Ed Carpenter Racing general manager Tim Broyles is thankful for the break, especially after teams like ECR exhausted themselves at Iowa while repairing cars overnight between the Saturday and Sunday races.
“We’re shutting down,” he said. “The race team will be off for the full week, and then our shop-based group will have a four-day weekend. It’ll be pretty quiet, and everybody’s earned it; deserves it. If you walked through the paddock on Sunday morning at Iowa and looked at everybody’s faces, they were hammered. You look at the schedule, the garage area was literally closed, I think, for seven and a half hours.
“We had guys there until 3am and back at six. You literally have time to drive to the hotel, take a shower, pack a bag, and go back to the track, and then you’re expecting those guys to come in, perform and do pit stops?
“I’m super proud of the effort our guys did, because even under those conditions, our pit stop times were strong. But we seriously have to look at how we’re doing this. We can’t keep putting people in this situation. It’s just beating everybody down. It’s getting harder and harder to get people that want to do this, and when you have a schedule like this, it makes life harder than it should be.”
Juncos Hollinger Racing co-owner Ricardo Juncos expressed the same concern as Broyles.
“We’re going to have a full week off,” he said. “I don’t think you can realize how bad the schedule is. We’re going to end up having no people to work anymore if they keep doing this. We have no life. And it gets to a point that it is so hard to keep the motivation, the desires.
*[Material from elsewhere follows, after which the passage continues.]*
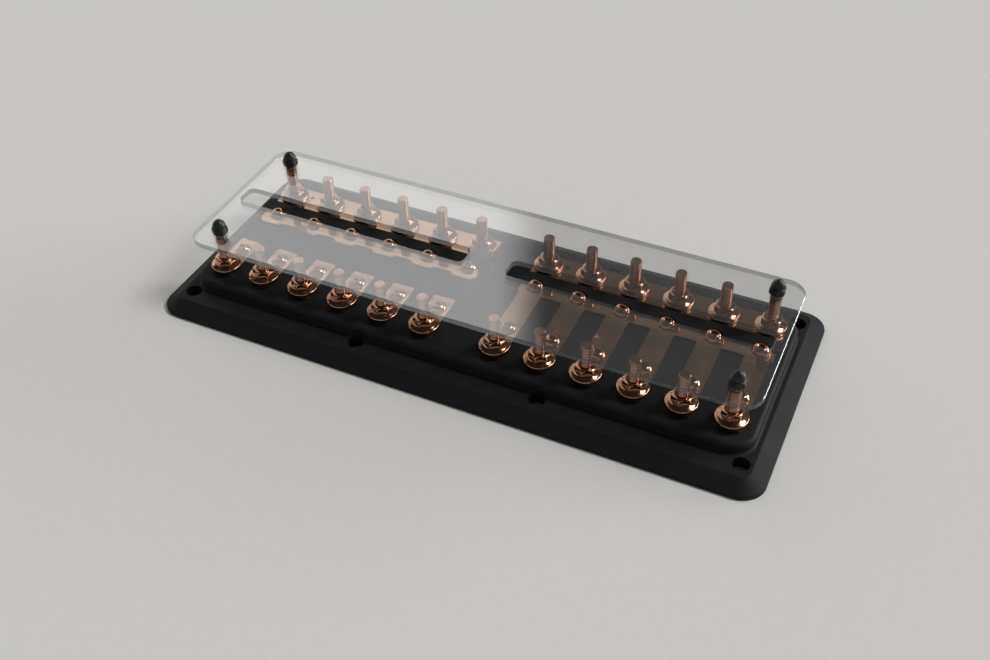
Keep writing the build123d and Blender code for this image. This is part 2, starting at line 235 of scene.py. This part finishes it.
plated, tree = new_material("copper_plated_steel")
place = add(tree, "ShaderNodeTexCoord").outputs["Object"]
wear = add(tree, "ShaderNodeTexNoise", Vector=place, Scale=cells(2.63), Detail=3.0, Roughness=0.6)
age = add(tree, "ShaderNodeMapRange", Value=wear.outputs["Fac"], i1=0.3, i2=0.7)
shade = add(tree, "ShaderNodeMix", {"data_type": "RGBA"}, Factor=age.outputs["Result"],
            A=linear("#c9a187"), B=linear("#a67c64"))
gloss = add(tree, "ShaderNodeMapRange", Value=wear.outputs["Fac"], i1=0.3, i2=0.7, i3=0.1, i4=0.17)
skin = add(tree, "ShaderNodeBsdfPrincipled", Base_Color=shade.outputs["Result"], Metallic=1.0,
           Roughness=gloss.outputs["Result"])
add(tree, "ShaderNodeOutputMaterial", Surface=skin.outputs["BSDF"])

head_flats, head_face, head_corner, head_chamfer, head_top = 8.0, 3.9, 4.6, 0.35, 3.9
stud_radius, tip_chamfer, thread_pitch, thread_depth = 2.5, 0.3, 0.8, 0.1
head_low, stud_top = span("back_studs")[:, 2]
thread_start = copper_top + 4       # inside the nut
head = rings([(head_face, head_low), (head_corner, head_low + head_chamfer), (head_corner, head_top)],
             head_flats)
shank = [(stud_radius, head_top)]
shank += thread_rows(stud_radius, thread_start, stud_top - tip_chamfer, thread_pitch)
shank += [(stud_radius, stud_top - tip_chamfer), (stud_radius - tip_chamfer, stud_top)]
cable_stud = np.concatenate([head, threaded(rings(shank), thread_start, stud_top,
                                            thread_pitch, thread_depth)])
for side, y in (("front", -stud_row), ("back", stud_row)):
    studs = shell(f"{side}_studs_threaded", cable_stud, [(x, y) for x in circuits[1:-1]])
    fit(studs, plated, f"{side}_studs", "housing")

# Corner studs: the four end studs run on past the cover as a thinner threaded spigot. The cover rests
# on the step between the two, and a cap nut holds it down.
spigot_radius, spigot_pitch, spigot_depth, spigot_neck = 1.95, 0.7, 0.2, 0.1
cover_seat, spigot_top = span("cover")[0, 2], span("corner_studs")[1, 2]
shank = [(stud_radius, head_top), *thread_rows(stud_radius, thread_start, cover_seat, thread_pitch),
         (stud_radius, cover_seat)]
spigot = [(spigot_radius, cover_seat)]
spigot += thread_rows(spigot_radius, cover_seat + spigot_neck, spigot_top - tip_chamfer, spigot_pitch)
spigot += [(spigot_radius, spigot_top - tip_chamfer), (spigot_radius - tip_chamfer, spigot_top)]
corner_stud = np.concatenate([
    head, threaded(rings(shank), thread_start, cover_seat, thread_pitch, thread_depth),
    threaded(rings(spigot), cover_seat, spigot_top, spigot_pitch, spigot_depth)])
corners = [(x, y) for x in circuits[[0, -1]] for y in (-stud_row, stud_row)]
fit(shell("corner_studs_threaded", corner_stud, corners), plated, "corner_studs", "housing")

# Flange nuts: one on each stud, forged in one with a broad round flange. Over the flange's round rim
# a shallow cone climbs to the hexagon, whose corners are turned back at the top, and both ends of the
# bore are countersunk.
nut_flats, bore, countersink, rim_foot = 8.0, 2.52, 0.35, 0.3
flange_radius, flank_top, cone_foot, rim_round = 6.65, copper_top + 1.5, copper_top + 1.95, 0.4
nut_top = span("flange_nuts_back")[1, 2]
quarter = np.linspace(0, np.pi / 2, 7)

# The rim is a quarter-ellipse: the radius falls with 1 - cos of the angle, the height rises with sin
rim = [(flange_radius - 0.4, copper_top), (flange_radius - 0.1, copper_top + 0.1),
       (flange_radius, copper_top + rim_foot)]
rim += [(flange_radius - rim_round * (1 - math.cos(angle)),
         flank_top + (cone_foot - flank_top) * math.sin(angle)) for angle in quarter]
cone = [(5.5, copper_top + 2.38), (4.75, copper_top + 2.76)]
body = [(4.68, copper_top + 2.85), (4.7, nut_top - 0.55), (4.4, nut_top - 0.33), (4.1, nut_top - 0.14),
        (3.8, nut_top)]
inside = [(bore + countersink, nut_top), (bore, nut_top - countersink), (bore, copper_top + 0.4),
          (bore + 0.4, copper_top)]
nut = np.concatenate([rings(rim + cone), rings(body, nut_flats), rings(inside)])
for side, y in (("front", -stud_row), ("back", stud_row)):
    nuts = shell(f"{side}_flange_nuts", nut, [(x, y) for x in circuits], looped=True)
    fit(nuts, plated, f"flange_nuts_{side}", "housing")

# Fuse screws: button-headed socket screws down into the inserts. Their domes are smooth, and the
# hexagon socket has a small countersink.
head_radius, head_edge, edge_break, dome_flat = 3.8, 0.35, 0.12, 1.72
mouth_radius, mouth_depth, socket_flats, socket_depth = 1.42, 0.14, 2.5, 1.3
screw_radius, screw_point = 1.95, 0.4
screw_tip, screw_top = span("fuse_screws_back")[:, 2]
below = [(screw_radius - screw_point, screw_tip), (screw_radius, screw_tip + screw_point),
         (screw_radius, copper_top), (head_radius - edge_break, copper_top),
         (head_radius, copper_top + edge_break), (head_radius, copper_top + head_edge)]

# The dome's radius shrinks evenly to the flat, and its height rises with the sine, a little fuller
dome_low = copper_top + head_edge
dome = [(head_radius - (head_radius - dome_flat) * part,
         dome_low + (screw_top - dome_low) * math.sin(math.pi / 2 * part) ** 0.9)
        for part in np.linspace(0, 1, 9)[1:]]

# The socket's walls are given a radius past the hexagon's corners, so the hexagon alone shapes them
walls = [(socket_flats, screw_top - mouth_depth), (socket_flats, screw_top - socket_depth)]
screw = np.concatenate([rings(below + dome + [(mouth_radius, screw_top)]), rings(walls, socket_flats)])
for side in ("front", "back"):
    screw_row = span(f"fuse_screws_{side}")[:, 1].mean()
    screws = shell(f"{side}_fuse_screws", screw, [(x, screw_row) for x in circuits])
    fit(screws, plated, f"fuse_screws_{side}", "housing")

# Cover: one sheet of clear cast acrylic, cut to a rounded rectangle with two long windows. Its faces
# mirror the sky, more so at a glancing view, its sawn edge is frosted, and a trace of that haze lies on
# the faces too. It throws only a faint shadow.
acrylic, tree = new_material("clear_cast_acrylic")
facing = add(tree, "ShaderNodeLayerWeight", Blend=0.5).outputs["Facing"]
glancing = add(tree, "ShaderNodeMath", {"operation": "POWER"}, i0=facing, i1=4.4).outputs["Value"]
share = add(tree, "ShaderNodeMapRange", Value=glancing, i3=0.15, i4=1.0).outputs["Result"]
through = add(tree, "ShaderNodeBsdfTransparent", Color=linear("#fbfbfb"))
mirror = add(tree, "ShaderNodeBsdfAnisotropic", Color=(1, 1, 1, 1), Roughness=0.03)
clear = add(tree, "ShaderNodeMixShader", i0=share, i1=through.outputs["BSDF"], i2=mirror.outputs["BSDF"])
normal = add(tree, "ShaderNodeSeparateXYZ", Vector=add(tree, "ShaderNodeNewGeometry").outputs["Normal"])
level = add(tree, "ShaderNodeMath", {"operation": "ABSOLUTE"}, i0=normal.outputs["Z"]).outputs["Value"]
sawn = add(tree, "ShaderNodeMapRange", Value=level, i1=0.6, i2=0.9, i3=1.0, i4=0.02).outputs["Result"]
frosted = add(tree, "ShaderNodeBsdfPrincipled", Base_Color=linear("#686d70"), Roughness=0.4, Alpha=0.5)
whole = add(tree, "ShaderNodeMixShader", i0=sawn, i1=clear.outputs["Shader"], i2=frosted.outputs["BSDF"])
add(tree, "ShaderNodeOutputMaterial", Surface=whole.outputs["Shader"])
dress("cover", acrylic)

# Cap nuts: black nylon dome nuts, one on each corner spigot, turned by hand to free the cover. A
# hexagon skirt, a groove, and a bullet-shaped crown over the blind thread. The moulded skin is a
# semi-gloss with a fine grain, drawn coarser than the real one.
cap_nylon, tree = new_material("moulded_black_cap")
place = add(tree, "ShaderNodeTexCoord").outputs["Object"]
grain = add(tree, "ShaderNodeTexNoise", Vector=place, Scale=cells(0.556), Detail=2.0)
gloss = add(tree, "ShaderNodeMapRange", Value=grain.outputs["Fac"], i3=0.38, i4=0.5)
shade = add(tree, "ShaderNodeMix", {"data_type": "RGBA"}, Factor=grain.outputs["Fac"],
            A=linear("#141516"), B=linear("#222324"))
skin = add(tree, "ShaderNodeBsdfPrincipled", Base_Color=shade.outputs["Result"],
           Roughness=gloss.outputs["Result"], IOR=1.53, Specular_IOR_Level=0.35)
add(tree, "ShaderNodeOutputMaterial", Surface=skin.outputs["BSDF"])

cap_flats, skirt_height, groove_radius, dome_radius, dome_tip = 6.3, 2.9, 2.85, 2.95, 0.2
cap_bore, bore_chamfer, end_play = 1.98, 0.3, 0.4
cap_seat, crown = span("cover")[1, 2], span("cap_nut_1")[1, 2]
skirt_top = cap_seat + skirt_height
crown_low = skirt_top + 0.6
hollow = [(0.4, spigot_top + end_play), (cap_bore, spigot_top + end_play),
          (cap_bore, cap_seat + bore_chamfer), (cap_bore + bore_chamfer, cap_seat)]
skirt = [(3.2, cap_seat), (3.6, cap_seat + 0.3), (3.6, skirt_top - 0.45), (3.4, skirt_top - 0.15),
         (3.1, skirt_top)]
groove = [(groove_radius, skirt_top + 0.1), (groove_radius, skirt_top + 0.3),
          (dome_radius, skirt_top + 0.45)]

# The crown's radius falls as (1 - part^2)^0.7 of its height and ends in a small flat
bullet = [(dome_radius * (1 - part ** 2) ** 0.7, crown_low + (crown - crown_low) * part)
          for part in np.linspace(0, 1, 16)[:-1]]
cap = np.concatenate([rings(hollow), rings(skirt, cap_flats), rings(groove + bullet + [(dome_tip, crown)])])
for number, (x, y) in enumerate([(-1, -1), (1, -1), (1, 1), (-1, 1)], 1):
    made = shell(f"cap_nut_{number}_domed", cap, [(x * circuits[-1], y * stud_row)])
    fit(made, cap_nylon, f"cap_nut_{number}", f"cap_nut_{number}")

# Floor, light and camera: a pale matt sheet that runs out of sight, a dim room with a bright horizon
# and five soft panels, and the photograph's viewpoint. The sheet and the viewpoint are in metres.
paper, tree = new_material("pale_matt_paper")
place = add(tree, "ShaderNodeTexCoord").outputs["Object"]
fibre = add(tree, "ShaderNodeTexNoise", Vector=place, Scale=cells(4.55), Detail=3.0)
shade = add(tree, "ShaderNodeMix", {"data_type": "RGBA"}, Factor=fibre.outputs["Fac"],
            A=linear("#dcdad6"), B=linear("#e2e0dc"))
skin = add(tree, "ShaderNodeBsdfPrincipled", Base_Color=shade.outputs["Result"], Roughness=0.8,
           Specular_IOR_Level=0.2)
add(tree, "ShaderNodeOutputMaterial", Surface=skin.outputs["BSDF"])
mesh = bpy.data.meshes.new("floor")
half = 6.0
mesh.from_pydata([(-half, -half, 0), (half, -half, 0), (half, half, 0), (-half, half, 0)], [],
                 [(0, 1, 2, 3)])
mesh.materials.append(paper)
floor = bpy.data.objects.new("floor", mesh)
bpy.context.scene.collection.objects.link(floor)

# The room is the world's own light
world = bpy.data.worlds.new("studio")
bpy.context.scene.world = world
world.use_nodes = True
tree = world.node_tree
tree.nodes.clear()
heading = add(tree, "ShaderNodeTexCoord").outputs["Generated"]
axes = add(tree, "ShaderNodeSeparateXYZ", Vector=heading)


def panel(right, left, low, high, soft):
    """A soft-edged panel in the sky, between two headings (degrees left of straight back) and two
    heights (degrees): the product of four smooth steps on the sky direction's distance to each edge"""
    edges = []
    for angle, side in ((right, 1), (left, -1)):
        turn = math.radians(angle)
        inward = (-side * math.cos(turn), -side * math.sin(turn), 0)
        across = add(tree, "ShaderNodeVectorMath", {"operation": "DOT_PRODUCT"}, i0=heading, i1=inward)
        edges.append((across.outputs["Value"], -soft, soft))
    for angle, side in ((low, 1), (high, -1)):
        edge = math.sin(math.radians(angle))
        edges.append((axes.outputs["Z"], edge - side * soft, edge + side * soft))
    mask = 1.0
    for distance, outside, inside in edges:
        step = add(tree, "ShaderNodeMapRange", {"interpolation_type": "SMOOTHSTEP"}, Value=distance,
                   i1=outside, i2=inside).outputs["Result"]
        mask = add(tree, "ShaderNodeMath", {"operation": "MULTIPLY"}, i0=mask, i1=step).outputs["Value"]
    return mask


# The room is dim, and lighter towards the back, where the cover mirrors it
room = add(tree, "ShaderNodeMapRange", Value=axes.outputs["Y"], i1=0.3, i2=0.62, i3=0.035, i4=0.105)
horizon = add(tree, "ShaderNodeMapRange", {"interpolation_type": "SMOOTHSTEP"}, Value=axes.outputs["Z"],
              i1=0.01, i2=0.12, i3=0.5, i4=0.0)
lit = add(tree, "ShaderNodeMath", i0=room.outputs["Result"], i1=horizon.outputs["Result"]).outputs["Value"]

# Each panel's right, left, low and high edge, its softness and its strength: a large panel behind on
# the left, a small strong lamp and a low one behind on the right, a weak panel on the left, and a
# faint one all along the front
for *edges, strength in ((23.2, 64.0, 3.0, 60.0, 0.025, 0.95),
                         (-68.0, -43.0, 38.0, 58.0, 0.04, 21.0),
                         (-64.0, -34.0, 1.0, 14.0, 0.03, 15.0),
                         (66.0, 100.0, 2.0, 30.0, 0.05, 1.3),
                         (115.0, 245.0, 8.0, 38.0, 0.08, 0.3)):
    lit = add(tree, "ShaderNodeMath", {"operation": "MULTIPLY_ADD"}, i0=panel(*edges), i1=strength,
              i2=lit).outputs["Value"]
sky = add(tree, "ShaderNodeBackground", Color=(1, 1, 1, 1), Strength=lit)
add(tree, "ShaderNodeOutputWorld", Surface=sky.outputs["Background"])

camera = bpy.data.cameras.new("camera")
camera.lens, camera.sensor_width = 42.898, 36.0
camera.shift_x, camera.shift_y = 0.0317, -0.0130
camera.clip_start, camera.clip_end = 0.01, 50.0
viewpoint = Matrix.Translation((0.16731, -0.35530, 0.34188))
azimuth, elevation, roll = (math.radians(angle) for angle in (26.808, 41.064, -1.774))
view = bpy.data.objects.new("camera", camera)
view.matrix_world = (viewpoint @ Matrix.Rotation(azimuth, 4, "Z")
                     @ Matrix.Rotation(math.pi / 2 - elevation, 4, "X") @ Matrix.Rotation(roll, 4, "Z"))
bpy.context.scene.collection.objects.link(view)
bpy.context.scene.camera = view
bpy.context.scene.view_settings.view_transform = "Standard"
You can have a passion for something, but this is way too much.”
Meyer Shank Racing co-owner Mike Shank is thankful to have reached a temporary finish line.
“Our shop is officially closed for a week, and everybody gets the week off,” he said. “It’s just an absolute brutal, brutal schedule, and these guys deserve some well-deserved time not thinking about race cars.”
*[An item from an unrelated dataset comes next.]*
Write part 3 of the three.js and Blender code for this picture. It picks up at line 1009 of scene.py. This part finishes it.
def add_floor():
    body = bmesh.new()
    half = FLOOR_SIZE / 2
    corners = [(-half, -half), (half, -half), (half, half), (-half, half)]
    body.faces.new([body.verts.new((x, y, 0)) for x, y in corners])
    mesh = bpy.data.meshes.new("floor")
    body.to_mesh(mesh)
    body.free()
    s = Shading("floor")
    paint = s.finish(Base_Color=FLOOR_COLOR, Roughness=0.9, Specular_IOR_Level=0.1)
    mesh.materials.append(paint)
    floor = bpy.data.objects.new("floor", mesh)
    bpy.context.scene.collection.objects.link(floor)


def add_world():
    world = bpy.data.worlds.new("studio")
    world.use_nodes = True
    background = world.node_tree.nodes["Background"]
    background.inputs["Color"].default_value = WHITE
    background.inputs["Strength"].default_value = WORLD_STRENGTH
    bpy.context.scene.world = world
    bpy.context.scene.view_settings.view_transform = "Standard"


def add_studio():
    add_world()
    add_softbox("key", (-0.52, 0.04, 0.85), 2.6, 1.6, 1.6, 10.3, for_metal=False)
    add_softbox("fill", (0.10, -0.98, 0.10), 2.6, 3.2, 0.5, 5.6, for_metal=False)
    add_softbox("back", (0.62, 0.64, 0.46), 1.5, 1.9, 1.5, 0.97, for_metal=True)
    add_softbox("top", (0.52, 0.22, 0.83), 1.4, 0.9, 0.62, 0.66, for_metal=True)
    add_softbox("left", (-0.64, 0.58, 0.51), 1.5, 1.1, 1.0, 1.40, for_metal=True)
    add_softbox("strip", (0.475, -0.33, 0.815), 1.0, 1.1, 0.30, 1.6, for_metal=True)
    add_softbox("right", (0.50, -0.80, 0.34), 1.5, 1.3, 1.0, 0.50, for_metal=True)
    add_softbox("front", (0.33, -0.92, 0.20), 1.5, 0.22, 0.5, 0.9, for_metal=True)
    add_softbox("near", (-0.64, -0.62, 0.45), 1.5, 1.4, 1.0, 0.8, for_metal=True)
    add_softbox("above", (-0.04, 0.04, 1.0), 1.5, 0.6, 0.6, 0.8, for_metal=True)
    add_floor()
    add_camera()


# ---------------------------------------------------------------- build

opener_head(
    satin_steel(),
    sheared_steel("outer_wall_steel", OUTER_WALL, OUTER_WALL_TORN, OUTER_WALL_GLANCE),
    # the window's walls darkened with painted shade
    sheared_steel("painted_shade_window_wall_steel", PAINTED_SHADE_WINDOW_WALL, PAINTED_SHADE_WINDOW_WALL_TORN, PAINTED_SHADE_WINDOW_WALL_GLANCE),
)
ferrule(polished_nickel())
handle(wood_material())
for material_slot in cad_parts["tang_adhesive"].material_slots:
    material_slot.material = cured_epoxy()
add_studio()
Chip Ganassi Racing will need to spool up for two tests during the break.
“We do have a rookie test with Linus Lundqvist and Kiffin Simpson at Gateway (WWTR) toward the end of the break, but we’re going to try to give the guys at least long weekends,” said CGR managing director Mike Hull. “And then there’s a Nashville test we’ve been invited to with Scott Dixon.”
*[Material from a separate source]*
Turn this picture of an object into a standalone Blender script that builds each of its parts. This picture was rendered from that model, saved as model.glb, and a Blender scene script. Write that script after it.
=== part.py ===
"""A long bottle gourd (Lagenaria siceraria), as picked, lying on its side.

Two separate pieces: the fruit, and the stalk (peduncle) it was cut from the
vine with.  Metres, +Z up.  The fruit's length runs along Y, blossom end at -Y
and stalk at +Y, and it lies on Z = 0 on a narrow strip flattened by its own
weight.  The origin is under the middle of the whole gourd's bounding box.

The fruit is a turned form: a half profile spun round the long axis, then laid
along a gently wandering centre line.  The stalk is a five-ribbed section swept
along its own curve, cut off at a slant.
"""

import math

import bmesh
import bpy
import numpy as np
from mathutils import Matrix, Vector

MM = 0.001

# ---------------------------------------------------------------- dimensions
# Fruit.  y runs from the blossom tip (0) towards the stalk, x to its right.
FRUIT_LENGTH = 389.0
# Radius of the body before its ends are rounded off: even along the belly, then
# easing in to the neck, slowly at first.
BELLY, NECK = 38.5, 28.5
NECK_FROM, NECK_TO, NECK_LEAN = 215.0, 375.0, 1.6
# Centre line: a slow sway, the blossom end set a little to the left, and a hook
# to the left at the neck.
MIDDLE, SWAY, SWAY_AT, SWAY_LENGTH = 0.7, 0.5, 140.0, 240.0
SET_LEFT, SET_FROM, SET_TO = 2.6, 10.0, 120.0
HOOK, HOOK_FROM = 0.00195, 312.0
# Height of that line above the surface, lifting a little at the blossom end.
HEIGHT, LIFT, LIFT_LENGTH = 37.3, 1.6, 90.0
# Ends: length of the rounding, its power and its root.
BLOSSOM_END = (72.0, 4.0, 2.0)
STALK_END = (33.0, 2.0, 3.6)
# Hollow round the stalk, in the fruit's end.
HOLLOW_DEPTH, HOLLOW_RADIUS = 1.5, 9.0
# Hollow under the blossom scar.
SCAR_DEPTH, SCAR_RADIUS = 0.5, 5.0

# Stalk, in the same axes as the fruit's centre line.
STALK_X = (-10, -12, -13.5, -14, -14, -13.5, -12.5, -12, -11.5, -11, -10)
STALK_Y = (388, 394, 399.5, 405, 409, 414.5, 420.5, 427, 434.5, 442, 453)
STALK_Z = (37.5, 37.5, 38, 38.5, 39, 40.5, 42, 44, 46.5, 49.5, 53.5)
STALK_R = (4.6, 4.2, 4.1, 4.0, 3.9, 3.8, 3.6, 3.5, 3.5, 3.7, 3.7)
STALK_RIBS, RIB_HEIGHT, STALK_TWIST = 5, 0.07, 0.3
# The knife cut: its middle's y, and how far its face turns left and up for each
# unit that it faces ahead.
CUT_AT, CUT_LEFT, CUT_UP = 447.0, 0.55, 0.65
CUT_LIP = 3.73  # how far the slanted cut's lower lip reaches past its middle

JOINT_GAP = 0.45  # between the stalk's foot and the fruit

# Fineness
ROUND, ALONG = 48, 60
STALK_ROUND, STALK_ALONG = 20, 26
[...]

Arrow McLaren team principal Gavin Ward is in the same situation.
“I really wanted to shut down for a week, everybody take the same week off, but there’s the single-car test we are doing at Nashville that puts some workload on the team, and then, with the lack of availability of free time to make use of rookie days, particularly since our rookie [Nolan Siegel] arrived mid-season, there’s no way to do it with the calendar and the track availability out there, but we are able to do a day at Gateway,” he said.
“So we’ve got two single-car test days coming up in the break, but we are strongly encouraging people to take some time off. But unfortunately, we couldn’t do the whole shutdown.”